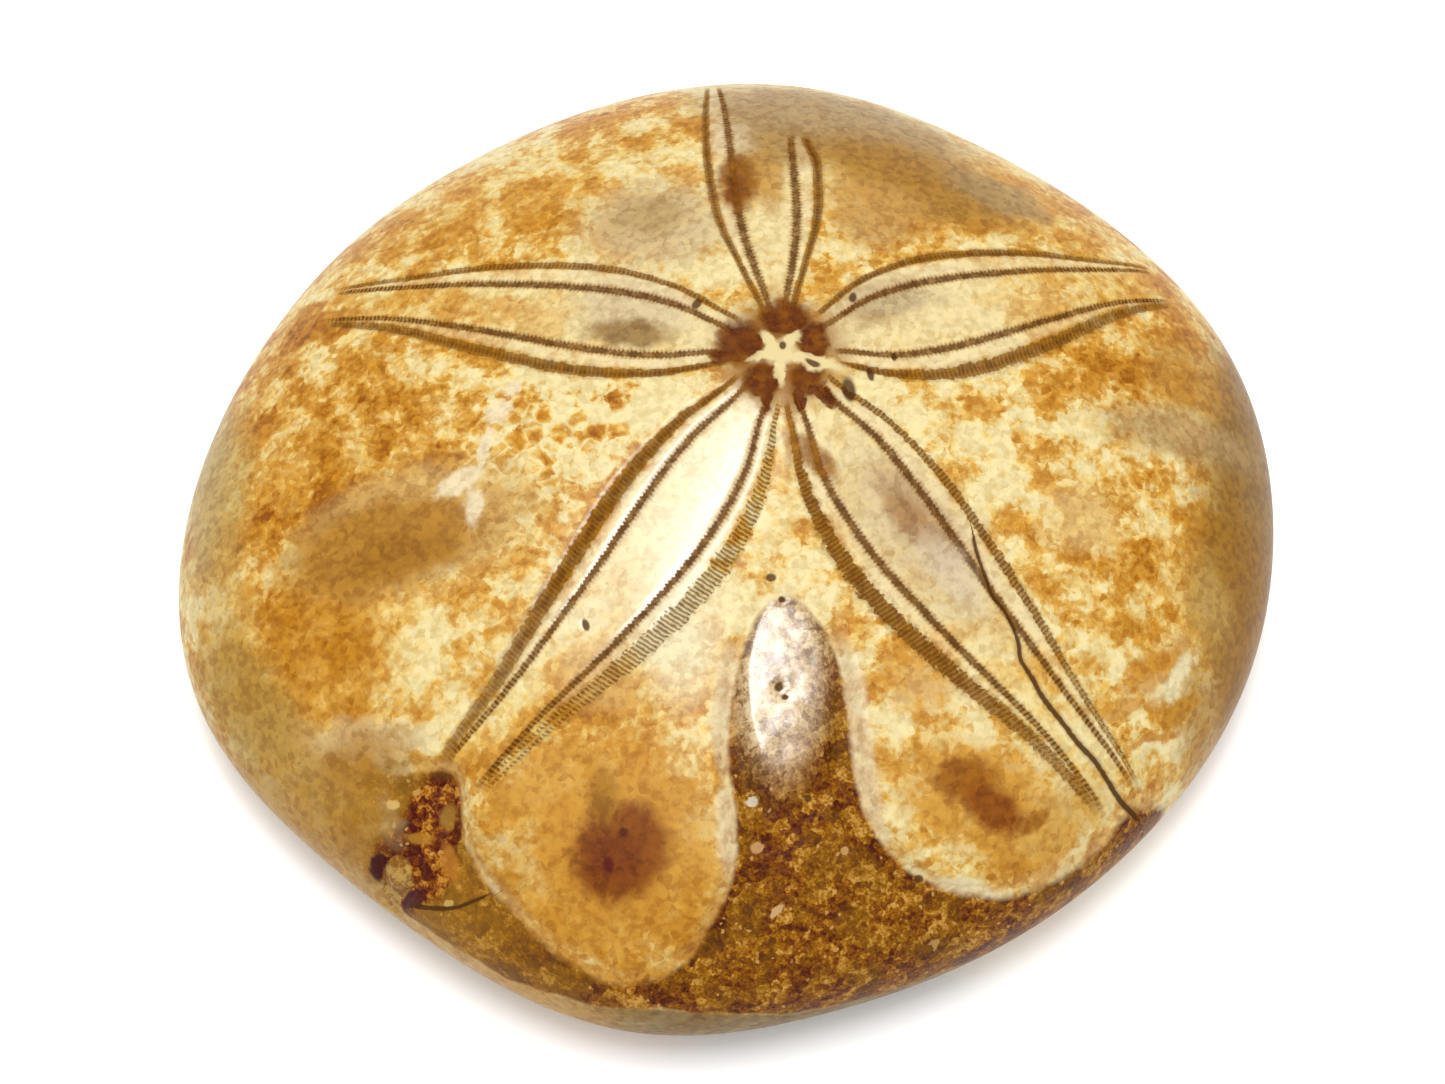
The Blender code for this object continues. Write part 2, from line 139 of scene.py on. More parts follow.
--
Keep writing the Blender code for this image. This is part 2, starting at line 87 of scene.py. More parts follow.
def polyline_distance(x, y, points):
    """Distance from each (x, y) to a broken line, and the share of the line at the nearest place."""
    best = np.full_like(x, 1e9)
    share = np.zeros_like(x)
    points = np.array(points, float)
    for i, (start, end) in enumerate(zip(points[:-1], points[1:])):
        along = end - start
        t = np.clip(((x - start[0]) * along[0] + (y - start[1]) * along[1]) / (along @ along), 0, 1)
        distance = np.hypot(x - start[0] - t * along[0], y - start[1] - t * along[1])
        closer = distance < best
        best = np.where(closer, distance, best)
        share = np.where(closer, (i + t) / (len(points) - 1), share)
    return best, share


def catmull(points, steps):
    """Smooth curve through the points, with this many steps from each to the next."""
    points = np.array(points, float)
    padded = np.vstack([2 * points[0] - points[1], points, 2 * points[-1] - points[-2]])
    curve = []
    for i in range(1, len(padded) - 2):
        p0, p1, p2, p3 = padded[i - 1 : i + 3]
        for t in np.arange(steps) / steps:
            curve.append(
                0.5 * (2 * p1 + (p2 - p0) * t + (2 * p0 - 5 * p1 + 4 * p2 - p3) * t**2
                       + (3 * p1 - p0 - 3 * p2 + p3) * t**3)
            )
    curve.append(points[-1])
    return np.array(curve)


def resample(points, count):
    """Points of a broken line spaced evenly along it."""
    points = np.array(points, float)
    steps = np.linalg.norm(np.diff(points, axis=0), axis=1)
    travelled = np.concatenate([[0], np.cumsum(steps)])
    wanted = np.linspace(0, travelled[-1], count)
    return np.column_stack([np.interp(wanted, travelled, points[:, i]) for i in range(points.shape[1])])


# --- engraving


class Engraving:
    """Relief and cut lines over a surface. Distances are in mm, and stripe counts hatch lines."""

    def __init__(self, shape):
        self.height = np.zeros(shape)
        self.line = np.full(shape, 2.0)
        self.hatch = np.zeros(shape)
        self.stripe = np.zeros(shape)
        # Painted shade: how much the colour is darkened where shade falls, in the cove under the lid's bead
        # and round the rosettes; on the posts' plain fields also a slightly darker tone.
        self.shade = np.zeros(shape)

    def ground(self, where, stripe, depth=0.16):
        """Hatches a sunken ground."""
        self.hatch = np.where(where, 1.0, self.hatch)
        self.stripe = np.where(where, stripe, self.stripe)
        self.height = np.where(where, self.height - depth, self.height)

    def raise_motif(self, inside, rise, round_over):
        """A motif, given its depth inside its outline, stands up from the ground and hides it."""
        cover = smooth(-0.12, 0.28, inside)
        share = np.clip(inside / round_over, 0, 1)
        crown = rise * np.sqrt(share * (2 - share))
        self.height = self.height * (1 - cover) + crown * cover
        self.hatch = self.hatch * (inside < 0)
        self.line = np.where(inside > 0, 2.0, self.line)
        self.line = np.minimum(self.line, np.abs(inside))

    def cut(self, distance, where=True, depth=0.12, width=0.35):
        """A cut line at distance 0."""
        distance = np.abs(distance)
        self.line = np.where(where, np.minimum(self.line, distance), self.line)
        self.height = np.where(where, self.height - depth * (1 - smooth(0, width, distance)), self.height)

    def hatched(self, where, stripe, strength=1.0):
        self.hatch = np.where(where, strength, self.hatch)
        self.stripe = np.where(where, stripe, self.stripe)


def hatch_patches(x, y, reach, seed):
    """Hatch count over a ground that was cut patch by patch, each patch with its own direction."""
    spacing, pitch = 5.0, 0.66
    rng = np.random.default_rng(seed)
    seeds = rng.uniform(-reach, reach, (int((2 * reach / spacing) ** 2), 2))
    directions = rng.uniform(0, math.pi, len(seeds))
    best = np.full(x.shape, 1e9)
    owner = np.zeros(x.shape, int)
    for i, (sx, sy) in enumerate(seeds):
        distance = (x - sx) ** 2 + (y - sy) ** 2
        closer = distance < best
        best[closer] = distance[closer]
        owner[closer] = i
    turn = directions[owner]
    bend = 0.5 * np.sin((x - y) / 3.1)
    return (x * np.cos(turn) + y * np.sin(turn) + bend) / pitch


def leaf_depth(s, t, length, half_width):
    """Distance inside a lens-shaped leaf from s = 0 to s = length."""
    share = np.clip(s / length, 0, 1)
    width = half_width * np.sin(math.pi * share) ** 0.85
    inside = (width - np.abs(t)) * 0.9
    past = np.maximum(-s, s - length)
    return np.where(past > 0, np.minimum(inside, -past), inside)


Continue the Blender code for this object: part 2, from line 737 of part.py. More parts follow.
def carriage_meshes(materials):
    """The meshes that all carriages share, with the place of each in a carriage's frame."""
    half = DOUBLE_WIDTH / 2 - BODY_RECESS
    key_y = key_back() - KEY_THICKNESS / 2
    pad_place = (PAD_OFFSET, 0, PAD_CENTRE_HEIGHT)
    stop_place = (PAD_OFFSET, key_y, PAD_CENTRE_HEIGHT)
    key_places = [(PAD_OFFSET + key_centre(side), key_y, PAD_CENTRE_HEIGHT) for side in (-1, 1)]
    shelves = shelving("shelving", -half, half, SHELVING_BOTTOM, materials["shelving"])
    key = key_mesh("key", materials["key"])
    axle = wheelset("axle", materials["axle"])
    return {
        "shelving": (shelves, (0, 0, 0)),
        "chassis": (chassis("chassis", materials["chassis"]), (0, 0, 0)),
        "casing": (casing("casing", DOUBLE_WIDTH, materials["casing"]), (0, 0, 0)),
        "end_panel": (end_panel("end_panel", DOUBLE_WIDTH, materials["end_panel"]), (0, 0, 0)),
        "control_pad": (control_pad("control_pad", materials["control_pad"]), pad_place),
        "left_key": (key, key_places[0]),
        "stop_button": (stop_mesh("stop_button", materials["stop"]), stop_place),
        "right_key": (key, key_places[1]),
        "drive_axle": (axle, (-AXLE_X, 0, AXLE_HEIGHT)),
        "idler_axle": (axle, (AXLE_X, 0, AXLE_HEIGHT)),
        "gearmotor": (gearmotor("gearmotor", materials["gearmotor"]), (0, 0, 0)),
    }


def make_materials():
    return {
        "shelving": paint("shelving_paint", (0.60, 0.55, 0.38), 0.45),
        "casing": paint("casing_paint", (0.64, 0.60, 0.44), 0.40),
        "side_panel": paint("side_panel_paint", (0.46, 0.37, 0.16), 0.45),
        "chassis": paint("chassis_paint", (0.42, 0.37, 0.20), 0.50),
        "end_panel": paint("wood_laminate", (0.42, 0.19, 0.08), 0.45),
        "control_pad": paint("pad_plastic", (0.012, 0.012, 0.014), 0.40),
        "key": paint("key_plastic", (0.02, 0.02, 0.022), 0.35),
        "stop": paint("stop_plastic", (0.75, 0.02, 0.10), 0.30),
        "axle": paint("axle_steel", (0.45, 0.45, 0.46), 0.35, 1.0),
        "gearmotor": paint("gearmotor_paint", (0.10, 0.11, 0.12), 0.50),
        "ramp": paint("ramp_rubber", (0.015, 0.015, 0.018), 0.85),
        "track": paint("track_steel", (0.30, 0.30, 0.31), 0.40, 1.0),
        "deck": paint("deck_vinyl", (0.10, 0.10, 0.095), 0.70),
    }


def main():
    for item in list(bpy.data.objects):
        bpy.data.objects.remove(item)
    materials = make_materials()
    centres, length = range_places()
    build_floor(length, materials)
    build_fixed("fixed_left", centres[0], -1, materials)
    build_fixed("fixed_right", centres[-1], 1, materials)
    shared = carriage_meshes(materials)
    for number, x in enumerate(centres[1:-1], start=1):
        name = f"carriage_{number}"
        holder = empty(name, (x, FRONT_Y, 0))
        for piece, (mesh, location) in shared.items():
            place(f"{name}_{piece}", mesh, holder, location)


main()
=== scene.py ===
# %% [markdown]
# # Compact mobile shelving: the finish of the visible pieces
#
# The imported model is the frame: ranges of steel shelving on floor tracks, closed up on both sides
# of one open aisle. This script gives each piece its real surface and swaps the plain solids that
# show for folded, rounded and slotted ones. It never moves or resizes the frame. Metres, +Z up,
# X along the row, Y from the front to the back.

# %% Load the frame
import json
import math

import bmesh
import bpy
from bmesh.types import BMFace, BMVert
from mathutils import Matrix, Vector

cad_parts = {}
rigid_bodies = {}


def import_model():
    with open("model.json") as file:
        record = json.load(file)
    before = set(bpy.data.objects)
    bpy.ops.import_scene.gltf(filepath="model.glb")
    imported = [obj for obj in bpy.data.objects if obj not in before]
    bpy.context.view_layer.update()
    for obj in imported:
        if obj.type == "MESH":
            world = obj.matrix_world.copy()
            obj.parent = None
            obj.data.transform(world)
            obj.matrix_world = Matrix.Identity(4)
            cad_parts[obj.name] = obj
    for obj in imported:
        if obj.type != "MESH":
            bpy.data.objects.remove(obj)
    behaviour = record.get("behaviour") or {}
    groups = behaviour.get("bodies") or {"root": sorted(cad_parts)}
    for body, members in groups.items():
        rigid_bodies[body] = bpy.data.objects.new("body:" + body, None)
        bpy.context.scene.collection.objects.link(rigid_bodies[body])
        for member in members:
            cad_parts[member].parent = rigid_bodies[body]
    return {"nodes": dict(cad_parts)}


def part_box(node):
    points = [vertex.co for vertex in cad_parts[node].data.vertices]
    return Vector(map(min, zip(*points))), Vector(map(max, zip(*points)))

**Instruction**
The line containing "centres[0], -1, materials)" opens the part, and the line containing "record = json.load(file)" closes it. Output that part exactly, with both, and only that.

**Result of this exercise**
    build_fixed("fixed_left", centres[0], -1, materials)
    build_fixed("fixed_right", centres[-1], 1, materials)
    shared = carriage_meshes(materials)
    for number, x in enumerate(centres[1:-1], start=1):
        name = f"carriage_{number}"
        holder = empty(name, (x, FRONT_Y, 0))
        for piece, (mesh, location) in shared.items():
            place(f"{name}_{piece}", mesh, holder, location)


main()
=== scene.py ===
# %% [markdown]
# # Compact mobile shelving: the finish of the visible pieces
#
# The imported model is the frame: ranges of steel shelving on floor tracks, closed up on both sides
# of one open aisle. This script gives each piece its real surface and swaps the plain solids that
# show for folded, rounded and slotted ones. It never moves or resizes the frame. Metres, +Z up,
# X along the row, Y from the front to the back.

# %% Load the frame
import json
import math

import bmesh
import bpy
from bmesh.types import BMFace, BMVert
from mathutils import Matrix, Vector

cad_parts = {}
rigid_bodies = {}


def import_model():
    with open("model.json") as file:
        record = json.load(file)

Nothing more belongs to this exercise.